Employer Perceptions towards hiring Newcomers and International Students in Newfoundland and Labrador
This project was funded by Newfoundland and Labrador's Workforce Innovation Centre and is focused on labour market dynamics in Newfoundland and Labrador and employer perceptions towards hiring newcomers and international students. The first stage of the project has been completed with five mini reports based on a survey to over 300 employers across NL.
The second stage of the project will focus on evaluating impacts of the COVID-19 pandemic on the NL labour market and business and public policy response to COVID-19 in the shortterm and longer-term and possible changes in employer hiring attitude towards newcomers and international students.
Developing Social Enterprises for Access to Culturally Diverse Food and Ingredients: The Case of the St. John’s Community Market
Agriculture development, food security, and meaningful employment to immigrants are always important issues in NL. This project aims to address these issues by providing an innovative solution to help the St. John’s farmer groups grow into a social enterprise, which combines farmers, ingredient suppliers, diverse cultural food providers, immigrant entrepreneurs, and immigrant employees.
We have applied and secured a regional development fund launched by The Department of Industry, Energy and Technology of the Government of Newfoundland and Labrador. In this project, by employing a social cost-and-benefit analysis, we aim to thoroughly evaluate the social, cultural, and environmental impacts that could be brought forth by the St. John’s farmers groups’ potential transition to a social enterprise, while also assessing its economic viability and exploring the opportunities and potential challenges of developing a social enterprise business. We will also look at the policies and support that the government may propose to help facilitate the start-up or development of this potential social enterprise.
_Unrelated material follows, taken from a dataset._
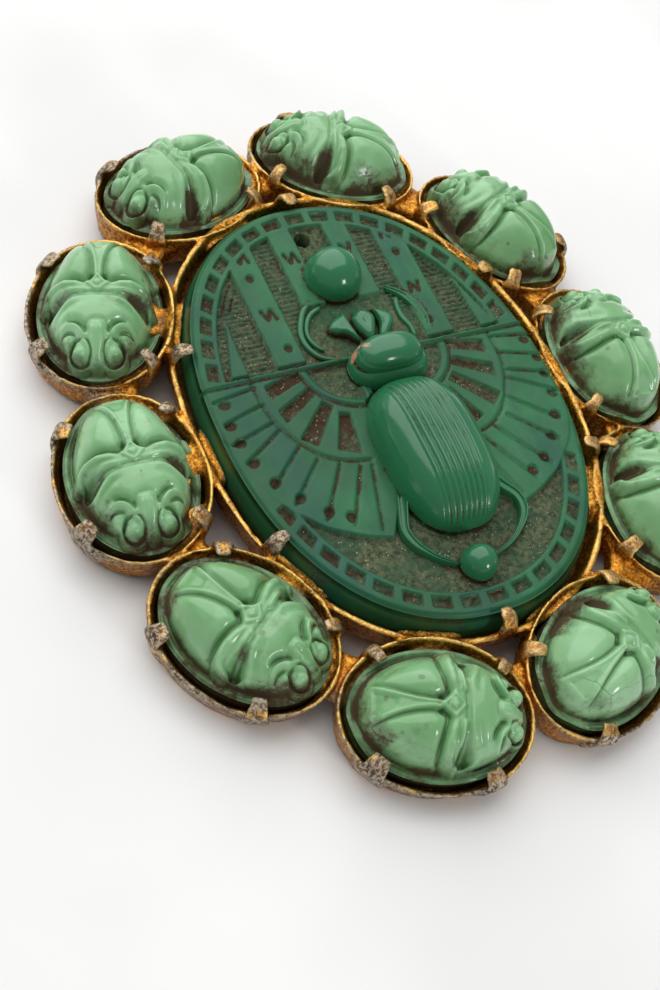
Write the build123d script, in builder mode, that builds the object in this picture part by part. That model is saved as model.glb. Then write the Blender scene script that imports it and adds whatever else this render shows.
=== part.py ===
from build123d import *
import math
import os

# Scarab brooch lying on its back, face up. Lengths are in millimetres.
# The long axis of the plaque runs along Y, with its sun at +Y, and Z = 0 is the surface that it rests on.

# The plaque
plaque_half_width = 15.0
plaque_half_length = 20.2
plaque_squareness = 2.2
plaque_base_spread = 0.45
plaque_rise = 1.2
ground_depth = 0.5
cell_depth = 0.45
hatched_depth = 0.25
rim_band = 2.2
rim_cell_length = 1.45
rim_cell_width = 0.85
rim_cell_pitch = 2.33
hanging_hole = 1.3
relief_shift = 0.3

# The middle setting
bezel_rim_height = 4.4
bezel_depth = 2.5
bezel_floor = 0.6
bezel_wall = 0.75
bezel_flare = 0.3

# The ten small settings
setting_rim_height = 3.6
setting_half_length = 7.18
setting_half_width = 5.33
setting_depth = 2.9
setting_floor = 0.6
setting_wall = 0.6
setting_flare = 0.35
web_half_length = 3.0
web_half_width = 1.8
web_thickness = 2.0
bridge_half_width = 1.3
bridge_thickness = 1.7

# The prongs
prong_width = 1.3
plaque_prong_width = 1.7

# The stones
stone_clearance = 0.3
ledge_height = 0.3
ledge_width = 0.85
back_height = 4.3
eye_radius = 0.95

# The pin
pin_bar_length = 24.0
pin_bar_width = 2.4
pin_bar_thickness = 0.5
pin_wire_radius = 0.4
pin_wire_height = 0.75
pin_y = 7.0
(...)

Policy and Image: Canadian Mass Media and Immigrant Integration
Mass media may have significant effects on immigrant images and efficacy of state integration policies of immigrants. By conducting formal and informal interviews with media producers, this research will address the complex and dynamic relationship between immigration/integration policies and mass media in Canada, especially in the Atlantic region. The project is funded by Memorial University of Newfoundland – Seed, Bridge and Multidisciplinary Fund of the Research Grant and Contract Services (RGCS).
Developing Better Understanding of the Integration Needs of Newcomers in the NL Labour Market: A Public Engagement Project
Working with the ANC (Association for New Canadians) to conduct public consultations with employers, newcomers, and settlement agencies, this project will develop deep understanding of immigrants’ experiences, challenges, and expectations regarding integrating into the NL workplace. This project will also identify best or promising practices that make immigrants’ integration successful in NL and develop a suite of training materials to be delivered to hundreds of business owners and employees annually.
This project is funded by the Harris Center’s Public Engagement Accelerator Fund.
Evaluating the Impacts of the COVID-19 Pandemic and the Efficacy of Business Responses and Recovery Policies in Newfoundland and Labrador
Businesses are responding to a severe global pandemic in various ways, and HRM practices are becoming more agile and responsive as a consequence of the changing world of business. Funded by the JR Smallwood Foundation research grant, this project will investigate changes in public policies and organisational behaviours during the pandemic, including changes in business operations, workplace practices, and alternative work arrangements both in the short-term and longer-run.
Understanding barriers of student participation in outbound mobility to Latin America
Outbound mobility is now considered as equally important inbound mobility by Canada’s institutions of higher education, according to Canada’s International Education Strategy, 2019-2024. The Jarislowsky chair research team is currently collaborating with researchers from Lakehead University, Vancouver Island University, and Carleton University to conduct relevant literature review and student surveys in order to identify potential barriers for Canadian postsecondary students to participate in outbound mobility programs to Latin America. This project also aims to improve program design and provide support to students from low-income families, students with disabilities, and indigenous students, and develop promotional strategies to increase outbound mobility to Latin America.